* What is being asked
What is to be transcribed is the run of lines opening with the one that has "# rubber clips that wrap the lid's side rims" and closing with the one that has "before = set(bpy.data.objects)", and only that run, exactly.

#####

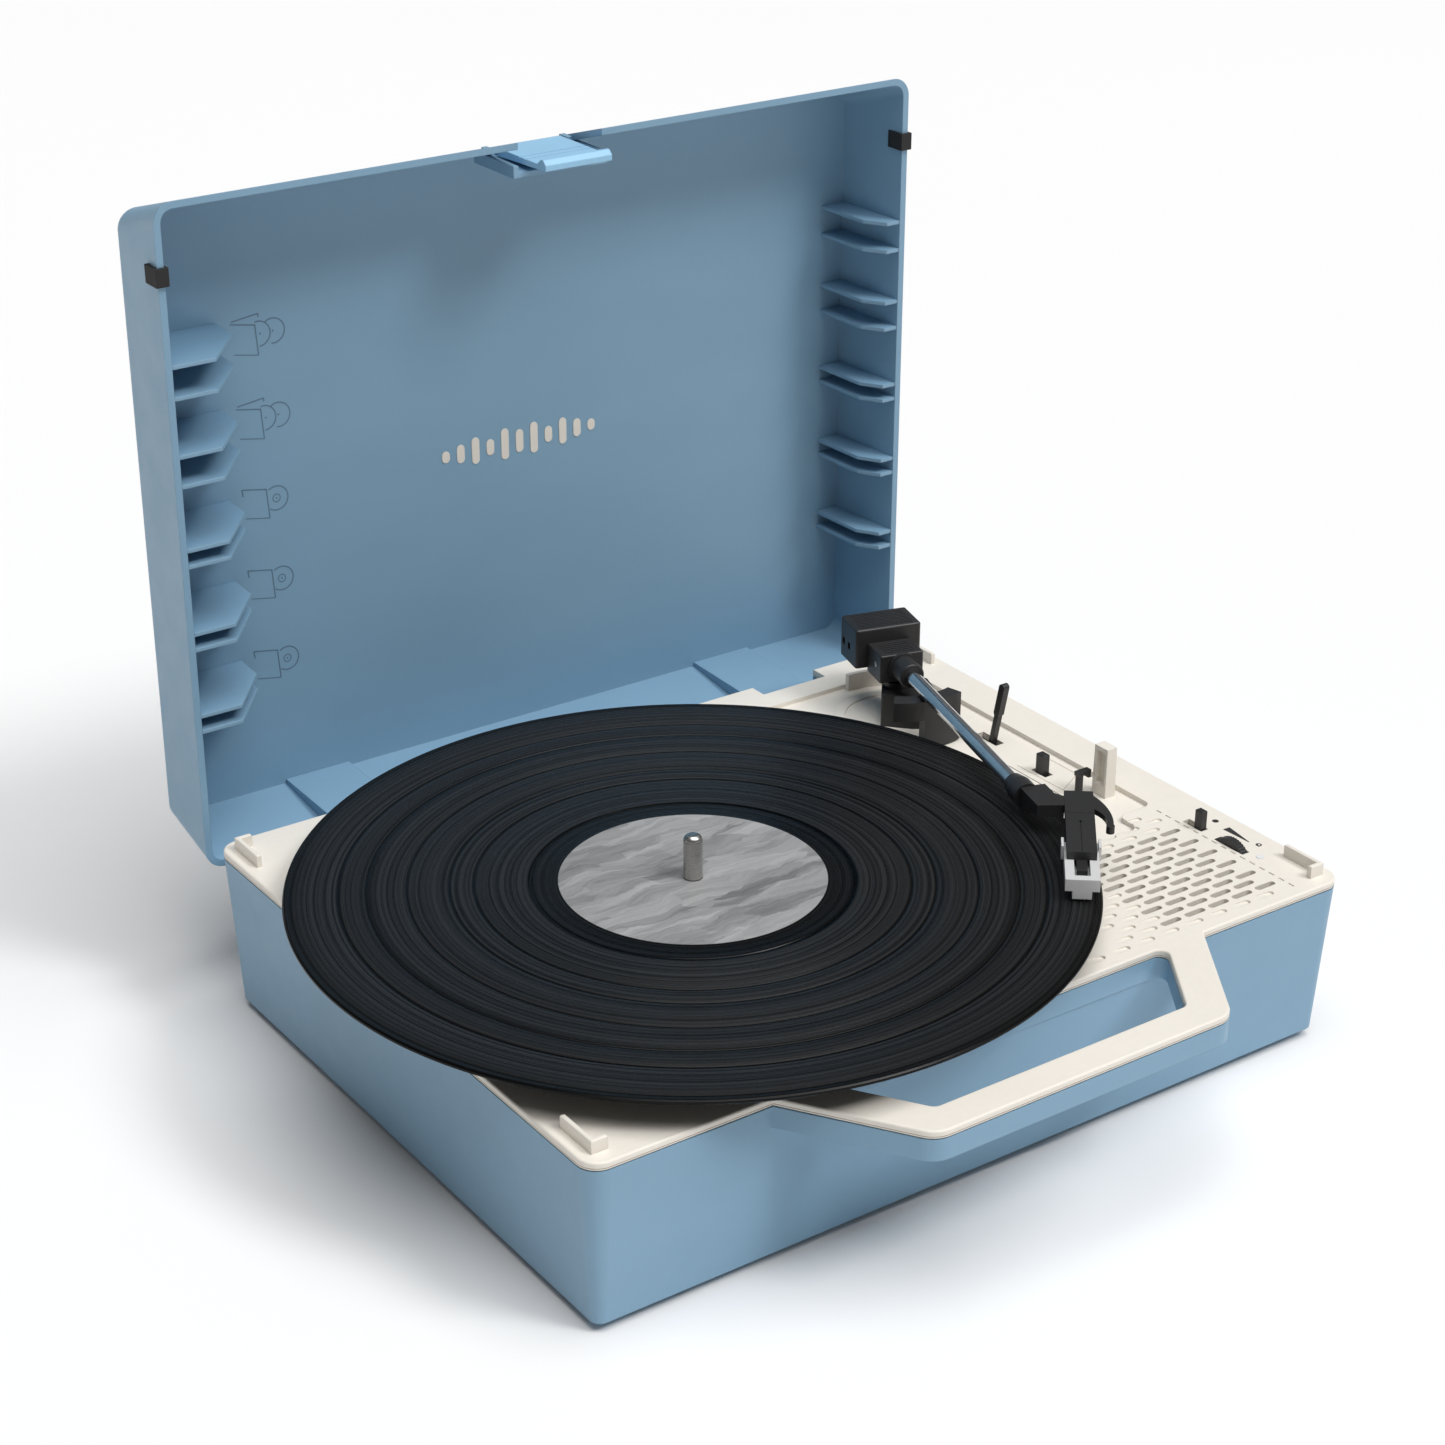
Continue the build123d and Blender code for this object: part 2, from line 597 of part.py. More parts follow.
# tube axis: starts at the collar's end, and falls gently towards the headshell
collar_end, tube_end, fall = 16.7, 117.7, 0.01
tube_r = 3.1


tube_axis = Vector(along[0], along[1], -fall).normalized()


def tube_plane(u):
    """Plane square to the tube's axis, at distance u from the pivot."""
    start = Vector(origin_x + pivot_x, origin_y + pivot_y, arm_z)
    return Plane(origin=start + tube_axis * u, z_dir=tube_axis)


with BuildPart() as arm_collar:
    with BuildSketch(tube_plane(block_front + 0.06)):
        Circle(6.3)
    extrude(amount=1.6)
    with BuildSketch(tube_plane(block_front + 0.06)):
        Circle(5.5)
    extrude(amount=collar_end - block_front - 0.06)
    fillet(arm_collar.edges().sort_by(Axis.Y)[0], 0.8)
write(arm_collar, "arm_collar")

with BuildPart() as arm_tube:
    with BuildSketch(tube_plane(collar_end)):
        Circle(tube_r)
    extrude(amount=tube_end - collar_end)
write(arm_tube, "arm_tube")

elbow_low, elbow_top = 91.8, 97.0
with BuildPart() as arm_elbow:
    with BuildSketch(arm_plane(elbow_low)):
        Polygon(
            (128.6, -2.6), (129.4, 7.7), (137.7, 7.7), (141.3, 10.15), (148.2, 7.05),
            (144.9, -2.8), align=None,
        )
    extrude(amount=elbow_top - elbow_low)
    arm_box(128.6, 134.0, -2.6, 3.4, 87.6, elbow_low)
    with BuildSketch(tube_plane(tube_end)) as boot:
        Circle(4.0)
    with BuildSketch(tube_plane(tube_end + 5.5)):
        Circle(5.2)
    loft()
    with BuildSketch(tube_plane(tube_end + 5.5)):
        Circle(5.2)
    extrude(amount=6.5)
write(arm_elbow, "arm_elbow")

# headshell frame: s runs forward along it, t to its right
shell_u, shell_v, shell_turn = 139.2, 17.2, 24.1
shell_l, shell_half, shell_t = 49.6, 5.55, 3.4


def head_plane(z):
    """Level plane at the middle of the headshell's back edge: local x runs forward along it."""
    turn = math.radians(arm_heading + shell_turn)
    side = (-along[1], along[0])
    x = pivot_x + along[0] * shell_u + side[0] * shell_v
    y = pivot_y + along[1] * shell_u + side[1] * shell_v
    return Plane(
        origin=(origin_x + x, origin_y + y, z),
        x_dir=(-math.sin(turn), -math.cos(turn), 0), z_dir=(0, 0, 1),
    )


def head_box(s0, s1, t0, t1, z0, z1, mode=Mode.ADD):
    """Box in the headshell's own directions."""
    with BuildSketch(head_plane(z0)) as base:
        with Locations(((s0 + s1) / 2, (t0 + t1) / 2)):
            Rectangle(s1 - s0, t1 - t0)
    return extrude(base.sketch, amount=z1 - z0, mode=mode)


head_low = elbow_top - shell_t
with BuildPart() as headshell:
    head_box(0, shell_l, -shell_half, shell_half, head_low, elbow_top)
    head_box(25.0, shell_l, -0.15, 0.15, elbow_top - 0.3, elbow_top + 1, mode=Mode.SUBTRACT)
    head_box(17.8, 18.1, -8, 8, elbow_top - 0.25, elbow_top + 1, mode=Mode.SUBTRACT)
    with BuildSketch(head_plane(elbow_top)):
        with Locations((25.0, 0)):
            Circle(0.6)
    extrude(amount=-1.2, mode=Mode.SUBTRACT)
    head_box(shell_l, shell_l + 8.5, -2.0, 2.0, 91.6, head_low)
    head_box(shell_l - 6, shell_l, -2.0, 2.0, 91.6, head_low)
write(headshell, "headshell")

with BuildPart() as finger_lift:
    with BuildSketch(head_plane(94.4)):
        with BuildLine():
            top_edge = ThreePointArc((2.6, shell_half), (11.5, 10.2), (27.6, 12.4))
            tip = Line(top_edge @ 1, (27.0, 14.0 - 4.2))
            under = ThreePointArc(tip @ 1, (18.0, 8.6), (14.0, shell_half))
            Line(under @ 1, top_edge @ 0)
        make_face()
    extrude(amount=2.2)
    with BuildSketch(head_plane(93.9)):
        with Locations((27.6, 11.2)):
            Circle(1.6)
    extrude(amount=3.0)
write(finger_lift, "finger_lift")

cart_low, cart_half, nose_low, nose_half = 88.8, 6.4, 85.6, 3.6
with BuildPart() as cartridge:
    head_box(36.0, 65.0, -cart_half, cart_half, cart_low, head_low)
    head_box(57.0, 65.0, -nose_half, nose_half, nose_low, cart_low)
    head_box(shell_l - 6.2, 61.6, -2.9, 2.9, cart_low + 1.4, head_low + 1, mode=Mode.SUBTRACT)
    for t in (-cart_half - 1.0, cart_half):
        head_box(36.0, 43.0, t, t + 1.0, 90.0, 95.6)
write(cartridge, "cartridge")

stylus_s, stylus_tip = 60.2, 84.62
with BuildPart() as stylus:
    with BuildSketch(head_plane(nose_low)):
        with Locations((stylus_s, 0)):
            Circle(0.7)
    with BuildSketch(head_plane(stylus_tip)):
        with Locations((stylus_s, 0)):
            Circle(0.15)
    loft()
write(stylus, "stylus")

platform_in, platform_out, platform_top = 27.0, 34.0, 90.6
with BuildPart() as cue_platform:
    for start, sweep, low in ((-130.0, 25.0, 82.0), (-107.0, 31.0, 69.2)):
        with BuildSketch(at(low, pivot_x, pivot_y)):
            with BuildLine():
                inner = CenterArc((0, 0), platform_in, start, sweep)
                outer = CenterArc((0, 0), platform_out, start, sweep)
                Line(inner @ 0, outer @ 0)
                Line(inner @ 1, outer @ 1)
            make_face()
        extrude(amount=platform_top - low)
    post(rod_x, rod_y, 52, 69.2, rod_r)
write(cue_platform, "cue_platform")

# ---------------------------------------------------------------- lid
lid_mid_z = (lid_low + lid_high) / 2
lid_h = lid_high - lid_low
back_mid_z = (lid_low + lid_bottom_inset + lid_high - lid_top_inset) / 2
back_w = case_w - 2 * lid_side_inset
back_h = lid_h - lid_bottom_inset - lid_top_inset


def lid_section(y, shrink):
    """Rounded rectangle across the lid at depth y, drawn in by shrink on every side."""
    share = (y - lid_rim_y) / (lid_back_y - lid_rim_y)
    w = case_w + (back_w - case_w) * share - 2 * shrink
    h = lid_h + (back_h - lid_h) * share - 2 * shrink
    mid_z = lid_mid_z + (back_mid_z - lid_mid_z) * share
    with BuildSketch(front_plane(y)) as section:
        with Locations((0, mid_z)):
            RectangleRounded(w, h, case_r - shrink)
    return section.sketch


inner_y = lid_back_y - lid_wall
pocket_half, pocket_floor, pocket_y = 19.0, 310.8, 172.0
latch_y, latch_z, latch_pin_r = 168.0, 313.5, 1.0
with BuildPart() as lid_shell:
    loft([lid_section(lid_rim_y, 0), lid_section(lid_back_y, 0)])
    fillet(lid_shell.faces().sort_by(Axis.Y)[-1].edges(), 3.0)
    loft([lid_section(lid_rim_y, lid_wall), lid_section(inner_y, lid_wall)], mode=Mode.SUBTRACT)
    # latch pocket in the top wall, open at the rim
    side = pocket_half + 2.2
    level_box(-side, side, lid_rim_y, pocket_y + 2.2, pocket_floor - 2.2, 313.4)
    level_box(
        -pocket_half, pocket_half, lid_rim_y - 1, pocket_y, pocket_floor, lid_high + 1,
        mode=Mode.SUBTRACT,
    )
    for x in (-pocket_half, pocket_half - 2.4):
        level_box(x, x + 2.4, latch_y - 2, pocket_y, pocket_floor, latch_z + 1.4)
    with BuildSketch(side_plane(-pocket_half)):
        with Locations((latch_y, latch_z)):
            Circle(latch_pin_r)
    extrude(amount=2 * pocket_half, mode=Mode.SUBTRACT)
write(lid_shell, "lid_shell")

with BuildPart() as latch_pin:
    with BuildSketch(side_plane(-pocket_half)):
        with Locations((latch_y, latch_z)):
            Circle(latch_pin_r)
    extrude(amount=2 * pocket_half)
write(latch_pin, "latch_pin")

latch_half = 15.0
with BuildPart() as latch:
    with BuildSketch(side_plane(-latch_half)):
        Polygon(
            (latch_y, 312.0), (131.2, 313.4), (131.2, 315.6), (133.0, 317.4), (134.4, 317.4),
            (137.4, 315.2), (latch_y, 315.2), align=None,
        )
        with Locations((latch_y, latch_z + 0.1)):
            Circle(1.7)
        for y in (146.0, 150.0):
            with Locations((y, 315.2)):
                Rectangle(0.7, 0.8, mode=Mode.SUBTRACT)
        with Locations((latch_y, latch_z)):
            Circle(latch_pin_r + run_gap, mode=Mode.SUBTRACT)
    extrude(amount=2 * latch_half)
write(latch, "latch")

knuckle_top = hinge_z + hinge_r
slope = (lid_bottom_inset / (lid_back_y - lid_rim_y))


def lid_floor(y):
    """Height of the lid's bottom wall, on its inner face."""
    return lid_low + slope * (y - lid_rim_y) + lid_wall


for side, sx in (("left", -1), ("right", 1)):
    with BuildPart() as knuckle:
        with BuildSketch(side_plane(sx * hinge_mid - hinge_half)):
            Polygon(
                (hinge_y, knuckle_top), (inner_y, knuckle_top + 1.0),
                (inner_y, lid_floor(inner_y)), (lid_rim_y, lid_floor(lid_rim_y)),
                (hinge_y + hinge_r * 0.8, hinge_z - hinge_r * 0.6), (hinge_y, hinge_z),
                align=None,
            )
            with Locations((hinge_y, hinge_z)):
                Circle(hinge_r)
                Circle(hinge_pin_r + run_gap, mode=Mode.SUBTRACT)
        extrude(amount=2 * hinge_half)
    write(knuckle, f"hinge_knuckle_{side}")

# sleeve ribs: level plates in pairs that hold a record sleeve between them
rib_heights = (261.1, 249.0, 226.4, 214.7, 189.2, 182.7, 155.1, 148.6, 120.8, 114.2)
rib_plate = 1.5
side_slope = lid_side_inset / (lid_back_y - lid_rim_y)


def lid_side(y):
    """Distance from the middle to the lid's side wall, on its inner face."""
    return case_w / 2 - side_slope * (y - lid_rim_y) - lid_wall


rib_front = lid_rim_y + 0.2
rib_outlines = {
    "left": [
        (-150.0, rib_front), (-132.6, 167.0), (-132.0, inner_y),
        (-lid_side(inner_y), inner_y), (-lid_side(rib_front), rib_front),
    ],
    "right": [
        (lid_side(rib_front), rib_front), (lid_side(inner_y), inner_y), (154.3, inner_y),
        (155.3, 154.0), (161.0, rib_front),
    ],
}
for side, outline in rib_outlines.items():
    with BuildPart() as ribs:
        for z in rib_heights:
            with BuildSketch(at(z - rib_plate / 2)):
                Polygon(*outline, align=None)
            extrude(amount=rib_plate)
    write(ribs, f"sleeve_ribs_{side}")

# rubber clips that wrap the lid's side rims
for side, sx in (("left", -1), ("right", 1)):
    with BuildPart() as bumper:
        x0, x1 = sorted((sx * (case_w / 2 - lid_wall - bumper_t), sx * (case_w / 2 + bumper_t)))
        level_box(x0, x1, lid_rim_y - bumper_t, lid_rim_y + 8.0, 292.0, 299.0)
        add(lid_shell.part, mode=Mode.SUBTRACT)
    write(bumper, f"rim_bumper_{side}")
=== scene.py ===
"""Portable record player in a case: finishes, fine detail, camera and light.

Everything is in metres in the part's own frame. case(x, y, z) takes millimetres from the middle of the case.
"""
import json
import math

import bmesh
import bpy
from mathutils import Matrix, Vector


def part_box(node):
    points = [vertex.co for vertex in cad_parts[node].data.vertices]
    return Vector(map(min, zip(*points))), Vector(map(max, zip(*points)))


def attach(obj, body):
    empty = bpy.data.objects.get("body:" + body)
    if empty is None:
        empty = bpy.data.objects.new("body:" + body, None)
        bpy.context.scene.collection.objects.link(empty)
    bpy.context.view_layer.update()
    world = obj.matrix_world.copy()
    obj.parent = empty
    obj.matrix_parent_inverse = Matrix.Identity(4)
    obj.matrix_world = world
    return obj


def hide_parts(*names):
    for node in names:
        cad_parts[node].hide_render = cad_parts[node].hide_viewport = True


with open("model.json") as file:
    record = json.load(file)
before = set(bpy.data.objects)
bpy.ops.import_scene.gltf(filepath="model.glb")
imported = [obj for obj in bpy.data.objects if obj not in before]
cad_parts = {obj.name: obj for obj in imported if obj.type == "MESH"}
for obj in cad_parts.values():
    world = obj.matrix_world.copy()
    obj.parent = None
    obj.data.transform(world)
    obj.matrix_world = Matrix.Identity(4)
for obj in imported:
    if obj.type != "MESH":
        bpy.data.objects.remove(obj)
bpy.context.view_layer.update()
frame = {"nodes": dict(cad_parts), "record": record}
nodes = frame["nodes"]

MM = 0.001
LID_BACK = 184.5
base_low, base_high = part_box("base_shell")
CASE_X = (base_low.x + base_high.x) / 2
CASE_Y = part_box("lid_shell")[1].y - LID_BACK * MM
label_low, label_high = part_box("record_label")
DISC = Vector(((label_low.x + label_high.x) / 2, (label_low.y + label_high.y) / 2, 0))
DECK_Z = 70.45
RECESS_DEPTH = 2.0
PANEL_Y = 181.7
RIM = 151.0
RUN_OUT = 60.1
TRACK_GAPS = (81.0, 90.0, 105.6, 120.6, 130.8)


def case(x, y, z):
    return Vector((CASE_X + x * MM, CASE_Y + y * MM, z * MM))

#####

* Response
# rubber clips that wrap the lid's side rims
for side, sx in (("left", -1), ("right", 1)):
    with BuildPart() as bumper:
        x0, x1 = sorted((sx * (case_w / 2 - lid_wall - bumper_t), sx * (case_w / 2 + bumper_t)))
        level_box(x0, x1, lid_rim_y - bumper_t, lid_rim_y + 8.0, 292.0, 299.0)
        add(lid_shell.part, mode=Mode.SUBTRACT)
    write(bumper, f"rim_bumper_{side}")
=== scene.py ===
"""Portable record player in a case: finishes, fine detail, camera and light.

Everything is in metres in the part's own frame. case(x, y, z) takes millimetres from the middle of the case.
"""
import json
import math

import bmesh
import bpy
from mathutils import Matrix, Vector


def part_box(node):
    points = [vertex.co for vertex in cad_parts[node].data.vertices]
    return Vector(map(min, zip(*points))), Vector(map(max, zip(*points)))


def attach(obj, body):
    empty = bpy.data.objects.get("body:" + body)
    if empty is None:
        empty = bpy.data.objects.new("body:" + body, None)
        bpy.context.scene.collection.objects.link(empty)
    bpy.context.view_layer.update()
    world = obj.matrix_world.copy()
    obj.parent = empty
    obj.matrix_parent_inverse = Matrix.Identity(4)
    obj.matrix_world = world
    return obj


def hide_parts(*names):
    for node in names:
        cad_parts[node].hide_render = cad_parts[node].hide_viewport = True


with open("model.json") as file:
    record = json.load(file)
before = set(bpy.data.objects)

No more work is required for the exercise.